General simplification of the environment setup:
- Removed magic constants in Python
__init__.py; it’s now blank.
Lessons Learned
Over the time I’ve maintained this boilerplate, I’ve learned a few things:
Delegate undifferentiated work to tools
While it’s tempting to stitch together project components using shell scripting, there’s often a project that does it better in a more versatile manner. A good example of this SDKMAN! for Java environment setup.
Establish separation of concerns early
Adding dev container support for my project was a major productivity win, and the fact that this is supported by VSCode makes this a “no-brainer”. This enabled a much closer parity between my development and runtime environments. As the project evolved, I still faced a leaky abstraction between the setup of the development environment and the final project runtime, particularly at the interaction points of Docker builds. This became clear when I added support for container publication via GitHub actions.

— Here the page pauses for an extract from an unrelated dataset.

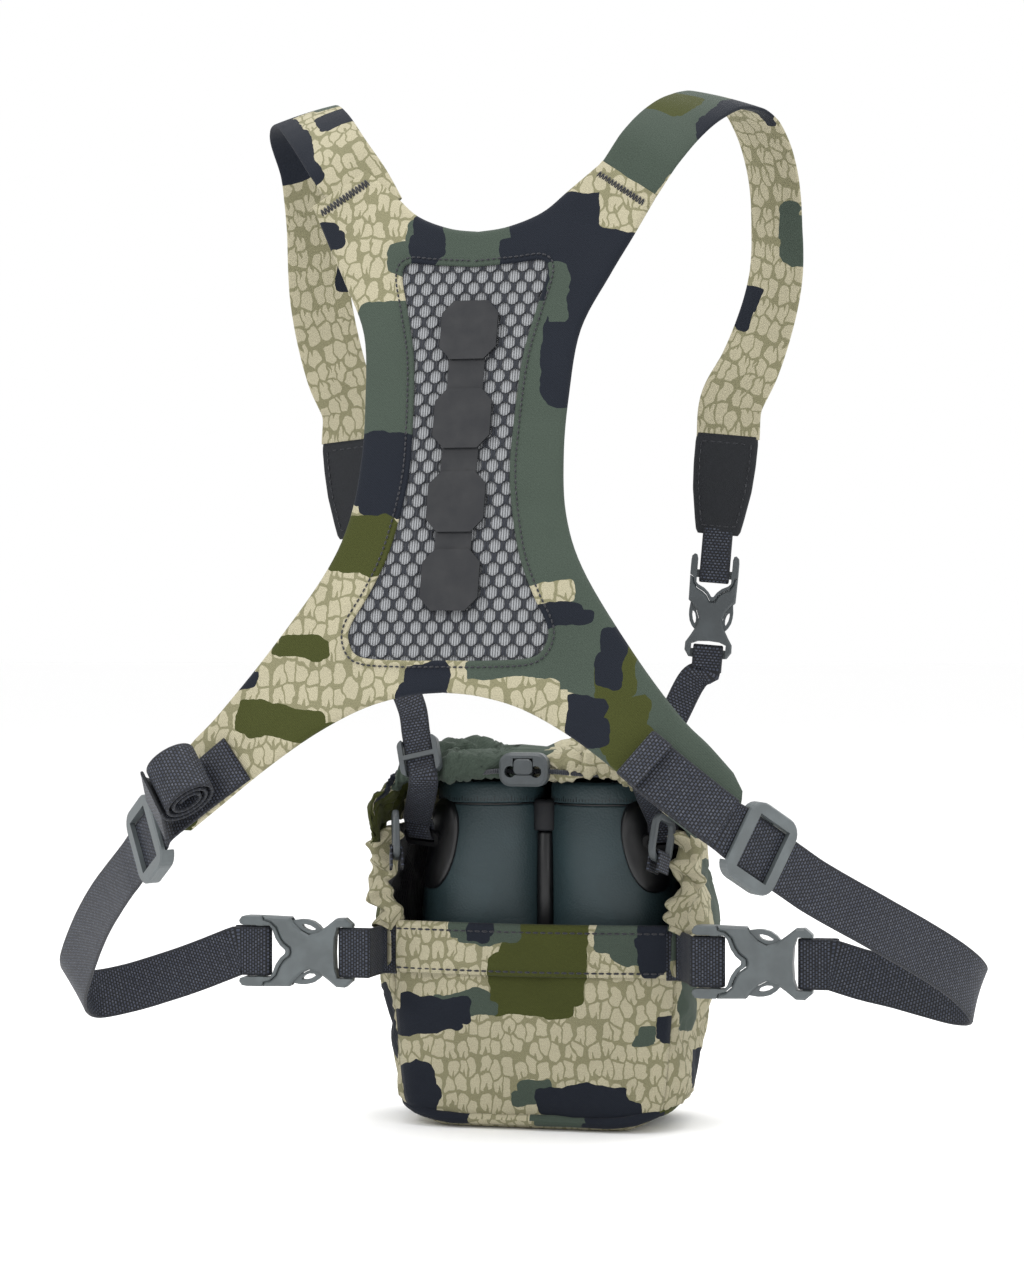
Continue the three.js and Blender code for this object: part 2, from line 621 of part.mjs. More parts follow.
// ---- shoulder buckles, drop webbing and ladder locks ----
const LADDER = {                  // lock centre and a point up the webbing, as if on the right
  left: { at: [54.5, -13, 190], up: [61.5, -6, 220], bend: [72, 1, 231] },
  right: { at: [66, -11, 190], up: [79, 0, 221], bend: [84, 4, 230] },
};
const LUG = { centre: [63.5, 27, 146], along: [0.1, -0.45, 0.9], out: [0.35, -0.85, -0.4] };
const LUG_THICK = 2.2;

function buildDropWebbing(name, side) {
  const flip = (geometry) => (side > 0 ? geometry : mirrored(geometry));
  const right = new Frame(SHOULDER_BUCKLE.centre, SHOULDER_BUCKLE.along, SHOULDER_BUCKLE.out);
  const frame = new Frame(...FRAME_KEYS.map((k) => onSide(side, SHOULDER_BUCKLE[k])));
  frame.place(add(`shoulder_buckle_plug_${name}`, 'dark_grey', smallPlug()));
  frame.place(add(`shoulder_buckle_socket_${name}`, 'dark_grey', small(socketGeometry())));

  const drop = { half: BAR_HALF * SMALL[2], width: DROP_WIDTH, thick: DROP_THICK };
  const loop = wrap(right, { edge: PLUG_BAR * SMALL[0], dir: -1, reach: 19.5, ...drop });
  add(`tab_loop_${name}`, 'webbing', flip(ribbon(loop, DROP_THICK)));

  const { at, up, bend: bendAt } = LADDER[name];
  const upward = up.map((v, k) => v - at[k]);
  const ladder = new Frame(at, upward, [0, -1, 0.1]);
  const fold = wrap(right, { edge: SOCKET_BAR * SMALL[0], dir: 1, reach: 11, ...drop });
  const [start, ...bend] = fold;
  const last = bend.pop();
  const down = [last, { p: V(...bendAt), across: last.across.clone(), width: DROP_WIDTH },
    ...[26, 12, 6, 0.4].map((x) => ladderStation(ladder, x, last.across))];
  const dropPath = [start, ...bend, ...smooth(down, 14)];
  add(`drop_web_${name}`, 'webbing', flip(ribbon(dropPath, DROP_THICK)));

  const ladderFrame = new Frame(onSide(side, at), onSide(side, upward), [0, 1, -0.1]);
  const lock = sliderGeometry(DROP_WIDTH, DROP_THICK, 19, 2.6, 2);
  ladderFrame.place(add(`ladder_lock_${name}`, 'dark_grey', lock));

  const lug = new Frame(LUG.centre, LUG.along, LUG.out);
  const lugBar = { edge: 1.9, half: LUG_THICK / 2, dir: 1, reach: 8 };
  const [back, ...turn] = wrap(lug, { ...lugBar, width: DROP_WIDTH, thick: DROP_THICK });
  const top = turn.pop();
  const rise = [top, ...[-12, -6, -0.4].map((x) => ladderStation(ladder, x, top.across))];
  add(`lug_web_${name}`, 'webbing', flip(ribbon([back, ...turn, ...smooth(rise, 11)], DROP_THICK)));
}

// A point of the webbing inside the ladder lock, its width turned the same way as `like`.
function ladderStation(ladder, x, like) {
  const across = ladder.across.clone().multiplyScalar(Math.sign(ladder.across.dot(like)));
  return { p: ladder.at(x, 0, 0), across, width: DROP_WIDTH };
}

// ---- the pouch ----
const power = (v, e) => Math.sign(v) * Math.abs(v) ** e;
const flare = (z) => Math.min(1, z / POUCH_BACK_TOP) ** 0.7;
const halfWidth = (z) => POUCH_BASE_HALF + (POUCH_HALF - POUCH_BASE_HALF) * flare(z);

// Plan of the side and front walls, a squared-off oval: angle 0 is the right side, 90 the front.
function wallPoint(degrees, z, offset = 0) {
  const a = THREE.MathUtils.degToRad(degrees);
  const half = POUCH_DEPTH / 2;
  const round = 1 / 3;
  const x = (halfWidth(z) + offset) * power(Math.cos(a), round);
  return V(x, half + (half + 1 + offset) * power(Math.sin(a), round), z);
}

// The walls stop where the back panel begins; above the panel their edge draws back.
function wallRow(z, steps) {
  const rise = THREE.MathUtils.clamp((z - POUCH_BACK_TOP) / 24, 0, 1);
  const from = -35 + 23 * rise;
  return Array.from({ length: steps + 1 }, (_, i) => wallPoint(from + ((180 - 2 * from) * i) / steps, z));
}

function panelY(x, z) {
  const across = 1 - (x / 78) ** 2;
  const up = 0.45 + 0.55 * Math.sin(Math.PI * Math.min(z / 96, 1));
  return 3.2 - 6.5 * across * up;
}

function panelGrid(lowZ, highZ, halfX, offset, columns, rows) {
  return Array.from({ length: rows + 1 }, (_, i) => Array.from({ length: columns + 1 }, (__, j) => {
    const z = lowZ + ((highZ - lowZ) * i) / rows;
    const x = -halfX(z) + (2 * halfX(z) * j) / columns;
    return V(x, panelY(x, z) + offset, z);
  }));
}

function buildPouch() {
  const walls = [3.8, 30, 65, POUCH_BACK_TOP, 128, POUCH_WALL_TOP].map((z) => wallRow(z, 26));
  add('pouch_shell', 'camo', shell(walls, WALL_THICK));
  const base = Array.from({ length: 36 }, (_, i) => wallPoint(i * 10, 0, -0.4));
  const plan = outline(base.map((p) => new THREE.Vector2(p.x, Math.max(p.y, 0.5))));
  add('pouch_base', 'camo', plate(plan, 3.2)).position.set(0, 0, 1.6);
  const half = (z) => halfWidth(z) - 7.5;
  add('pouch_back', 'camo', shell(panelGrid(7.9, POUCH_BACK_TOP, half, 0, 12, 4), 2.4));
  const bandFoot = POUCH_BACK_TOP - BAND_HEIGHT;
  const band = panelGrid(bandFoot, POUCH_BACK_TOP, () => BAND_HALF, -GAP - 0.25, 12, 2);
  add('pouch_band', 'camo', shell(band, -2));
  const piping = Array.from({ length: 30 }, (_, i) => {
    const p = wallPoint(i * 12, 5, 3.4);
    return V(p.x, Math.max(p.y, -4.2), 5);
  });
  add('base_piping', 'camo', tube(piping, 2.4, 5, true));
}

// The hood's middle section: Y, and height as a share of the hood's rise, from front to rim.
const HOOD_PROFILE = xz([79.6, 0], [79, 0.34], [70, 0.8], [45, 1], [16, 0.99], [-4, 0.83]);
const HOOD_HALF = 79;

// The hood: its lower edge sits on the wall's top edge, its rim arches over the binoculars.
function hoodPoint(u, v) {
  const a = Math.PI * u;
  const rise = Math.sin(a) ** 0.55;
  const middle = new THREE.SplineCurve(HOOD_PROFILE).getPoint(v);
  const y = THREE.MathUtils.lerp(HOOD_PROFILE[0].x - 73 * v, middle.x, rise);
  const half = HOOD_HALF * (v < 0.3 ? 0.72 + v : 1.02);
  const z = POUCH_WALL_TOP + 2.5 + middle.y * rise * HOOD_RISE;
  return V(-half * power(Math.cos(a), 0.55), y, z);
}

function buildHood() {
  const rows = [0, 0.12, 0.26, 0.42, 0.6, 0.8, 1];
  const grid = rows.map((v) => Array.from({ length: 19 }, (_, i) => hoodPoint(i / 18, v)));
  add('hood', 'camo', shell(grid, -2.4));

  const lock = new THREE.Group();
  lock.position.set(0, -12.5, 183.5);
  lock.rotation.x = Math.PI / 2;
  harness.add(lock);
  const round = (radius, sides) => new THREE.CylinderGeometry(radius, radius, 30, sides);
  const windows = [-6.6, 6.6].map((x) => round(3, 12).rotateX(Math.PI / 2).translate(x, -1, 0));
  const bore = round(1.9, 8).rotateZ(Math.PI / 2).translate(0, -1, -1.8);
  const well = block(0, 1.5, 5, 10.4, 8.6, 10);
  const body = cut(plate(roundedRect(25, 17, 6), 9, 1.4), ...windows, bore, well);
  add('cord_lock', 'dark_grey', body, lock);
  const button = add('cord_lock_button', 'dark_grey', plate(roundedRect(9.6, 7.8, 2.4), 4, 0.6), lock);
  button.position.set(0, 1.5, 3.2);
}

// The elastic cord runs in the hood's hem and straight through the cord lock.
function buildHoodCord() {
  const half = [[0, -10.7, 182.5], [8, -10.7, 182.5], [15, -10.2, 182.4], [22, -6.5, 181.6],
    [31, -1.5, 180.8], [43, 1, 180.6]];
  const left = half.slice(1).reverse().map(([x, y, z]) => [-x, y, z]);
  add('hood_cord', 'cord', tube([...left, ...half].map((p) => V(...p)), 1.3, 6));
}

// Scrunched elastic edge from the back panel's top corner up to the hood.
function buildGather(name, side) {
  const flip = (geometry) => (side > 0 ? geometry : mirrored(geometry));
  const edge = [[77, 1, 109.5], [79, 4.5, 118], [80, 8.5, 128], [80, 9.5, 138], [79, 9.5, 147.5]];
  add(`side_gather_${name}`, 'camo', flip(tube(edge.map((p) => V(...p)), 4.4, 8)));
}

// ---- gate rings, hung by webbing from the pouch's top corners ----
function buildGateRing(name, side) {
  const flip = (geometry) => (side > 0 ? geometry : mirrored(geometry));
  const place = { centre: [69, -6, 149], along: [0.1, 0.25, 0.96], out: [0.95, -0.3, 0] };
  const frame = new Frame(...FRAME_KEYS.map((k) => onSide(side, place[k])));
  const right = new Frame(place.centre, place.along, place.out);
  const [thick, inside] = [3.4, 17];
  const ring = roundedRect(24.5, 22, 7);
  ring.holes.push(roundedRect(inside, 15, 3, new THREE.Path()));
  frame.place(add(`gate_ring_${name}`, 'dark_grey', plate(ring, thick, 1.1, 2, 4)));
  const bar = { edge: -inside / 2, half: thick / 2, dir: -1 };
  const loop = wrap(right, { ...bar, reach: 8, width: 12, thick: DROP_THICK });
  add(`gate_web_${name}`, 'webbing', flip(ribbon(loop, DROP_THICK)));
}

// ---- the binoculars ----
const lathe = (points) => new THREE.LatheGeometry(points, 20).rotateX(Math.PI / 2);

function buildBinoculars() {
  const foot = 4.4;
  const side = spline([[26.5, foot], [28.4, 20], [28.8, 70], [28.4, 105], [27, 138], [25, BARREL_TOP]], 6);
  const barrel = [new THREE.Vector2(0, foot), ...side, new THREE.Vector2(0, BARREL_TOP)];
  const cup = xz([0, GAP], [23.8, GAP], [24, 6.5], [22, 7.5], [17.5, 7.5], [17, 3], [0, 3]);
  for (const [name, sign] of SIDES) {
    const at = [sign * BARREL_X, BARREL_Y];
    add(`bino_barrel_${name}`, 'armour', lathe(barrel)).position.set(...at, 0);
    add(`bino_eyecup_${name}`, 'black', lathe(cup)).position.set(...at, BARREL_TOP);

    const lug = roundedRect(9, 21, 2.6);
    lug.holes.push(roundedRect(3.8, 16.2, 1.2, new THREE.Path()));
    const seat = new Frame(...FRAME_KEYS.map((k) => onSide(sign, LUG[k])));
    seat.place(add(`bino_lug_${name}`, 'black', plate(lug, LUG_THICK, 0, 1, 3)));
  }
  add('bino_bridge', 'black', block(0, BARREL_Y, 84, 2.2, 14, 90));
}

// ---- assembly ----
buildYoke();
for (const [name, side] of SIDES) {
  buildShoulderStrap(name, side);
  buildDropWebbing(name, side);
  buildSideBuckle(name, side);
  buildSideStrap(name, side);
  buildGather(name, side);
  buildGateRing(name, side);
}
buildSpareWebbing();
buildPouch();
buildHood();
buildHoodCord();
buildBinoculars();

// The origin is the middle of the yoke's wearer-side face at its waist.
harness.position.set(0, -(backY(0, MOUNT_Z) + LINING_FACE), -MOUNT_Z);

export default harness;
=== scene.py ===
"""Binocular harness pack: back yoke, shoulder straps, side straps and hooded chest pouch.

Lengths are worked out in millimetres in the pack's standing frame (pouch base on z = 0, back
panel near y = 0, the wearer's midline on x = 0) and moved into the shared frame by to_frame().
"""

import math

import bpy
import numpy as np
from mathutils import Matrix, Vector, geometry, noise


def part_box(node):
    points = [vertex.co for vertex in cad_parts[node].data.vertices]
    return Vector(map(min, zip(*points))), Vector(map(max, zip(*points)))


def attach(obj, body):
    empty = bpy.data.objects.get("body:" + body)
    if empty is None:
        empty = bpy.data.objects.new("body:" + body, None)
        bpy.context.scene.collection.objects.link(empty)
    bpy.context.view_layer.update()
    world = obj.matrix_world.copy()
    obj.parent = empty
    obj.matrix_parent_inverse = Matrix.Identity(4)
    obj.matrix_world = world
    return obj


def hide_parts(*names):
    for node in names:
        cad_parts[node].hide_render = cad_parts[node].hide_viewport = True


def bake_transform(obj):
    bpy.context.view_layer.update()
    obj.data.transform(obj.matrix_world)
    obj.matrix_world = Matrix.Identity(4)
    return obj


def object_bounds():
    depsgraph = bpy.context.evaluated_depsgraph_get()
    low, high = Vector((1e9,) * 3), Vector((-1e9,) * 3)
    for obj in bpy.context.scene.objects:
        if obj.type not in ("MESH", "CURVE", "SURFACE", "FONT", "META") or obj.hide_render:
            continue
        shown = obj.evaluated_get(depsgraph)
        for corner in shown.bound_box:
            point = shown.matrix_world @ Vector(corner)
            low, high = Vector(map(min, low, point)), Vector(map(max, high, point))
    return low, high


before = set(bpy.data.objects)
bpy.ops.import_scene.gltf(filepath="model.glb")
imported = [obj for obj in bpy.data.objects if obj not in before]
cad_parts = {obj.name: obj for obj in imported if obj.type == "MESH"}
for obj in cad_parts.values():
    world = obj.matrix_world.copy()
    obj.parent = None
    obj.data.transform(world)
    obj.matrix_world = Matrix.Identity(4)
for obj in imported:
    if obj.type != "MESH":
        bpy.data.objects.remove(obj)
CAD_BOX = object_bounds()
SCENE = bpy.context.scene
OFFSET = np.array([0.0, 137.76, -345.0])
SIDES = (("left", -1), ("right", 1))

YOKE_TOP_Y, YOKE_TOP_Z = -105, 461      # where the back surface is measured from
BACK_SLOPE, BACK_CUP = 0.31, 0.0006     # its fall, and its wrap round the back per mm squared
WING_CURL_START, WING_CURL = 95, 0.006  # extra forward curl of the wing tips
SOCKET_BAR, PLUG_BAR = 24.8, -16.5      # edges of a side buckle's web bars, along its own axis
SIDE_BAR, SMALL_BAR = 1.3, 0.975        # half the thickness of a side and of a shoulder buckle's bar
SMALL_BUCKLE = 0.87                     # a shoulder buckle's length as a share of a side buckle's
BELT_WIDTH, BELT_THICK = 25, 1.6        # side webbing
DROP_WIDTH, DROP_THICK = 15, 1.4        # webbing between shoulder buckle and binoculars
BACK_TOP = 104                          # top edge of the back panel
HOOD_START_Z, HOOD_RISE = 152.5, 41     # the hood starts 2.5 above the walls' top edge; its height
PRINTED_SLOT = 2                        # hood material slots 2 and 3 are both the printed cloth


def to_frame(points):
    return (np.asarray(points, float) + OFFSET) / 1000


# ---------------------------------------------------------------- materials
ALBEDO = 0.62                 # share of a display colour that is the surface's own, under the studio light


def rgb(red, green, blue, alpha=1.0):
    """Linear surface colour from 0-255 display values."""
    def linear(v):
        v /= 255
        return ALBEDO * (v / 12.92 if v <= 0.04045 else ((v + 0.055) / 1.055) ** 2.4)
    return (linear(red), linear(green), linear(blue), alpha)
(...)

When I added Taskfile support to my project, I inadvertently had build steps in my Taskfile definition that should have actually been better contained in the closure of the docker-compose.yml and Dockerfile. My more recent project refactors make a more clear separation: Taskfile is responsible for simply driving build actions and everything to do with the actual runtime environment is entirely self-contained in the Docker builder ecosystem.
pylib
Python-specific boilerplate lives in my (creatively named) pylib and published to PyPi as tailucas-pylib.
Notable Changes
This has had a number of changes over time as I’ve extended functionality in my derived projects.
-
__init__.py: Much of the early application bootstrap happens here and is now more tolerant to cases where certain things are not set up. For example when importing this as part of short-lived tool invocations. -
aws/__init__.py: generally better boto client session setup in using role assumption. -
creds: A fully abstracted 1Password client supporting both Connect Server and Service Account modes depending on configuration, that properly loads client keys using Docker secrets. This removes all 1Password-specific logic from client applications. -
data: More consistent timestamp handling and creation. -
datetime: Cleaned-up timestamp generation and parsing logic. -
device: Introduction of a generic “Device” PydanticBaseModel. -
flags: Better abstraction of feature flag configuration. -
threads: Improved application fatal exception handling and client library shutdown logic.
Lessons Learned
The most obvious lesson here is test coverage. While it’s tempting to take shortcuts on personal projects, I’ve found investment in test coverage for reusable code to be a time saver in the long run. It takes time to roll the changes out to each project and broken shared code puts you back at square-one.
simple-app
This serves as a reference implementation project that derives from the base application. As far as possible, I keep this project up to date so that if I need a new application project later, I can hard-fork this to create a new one.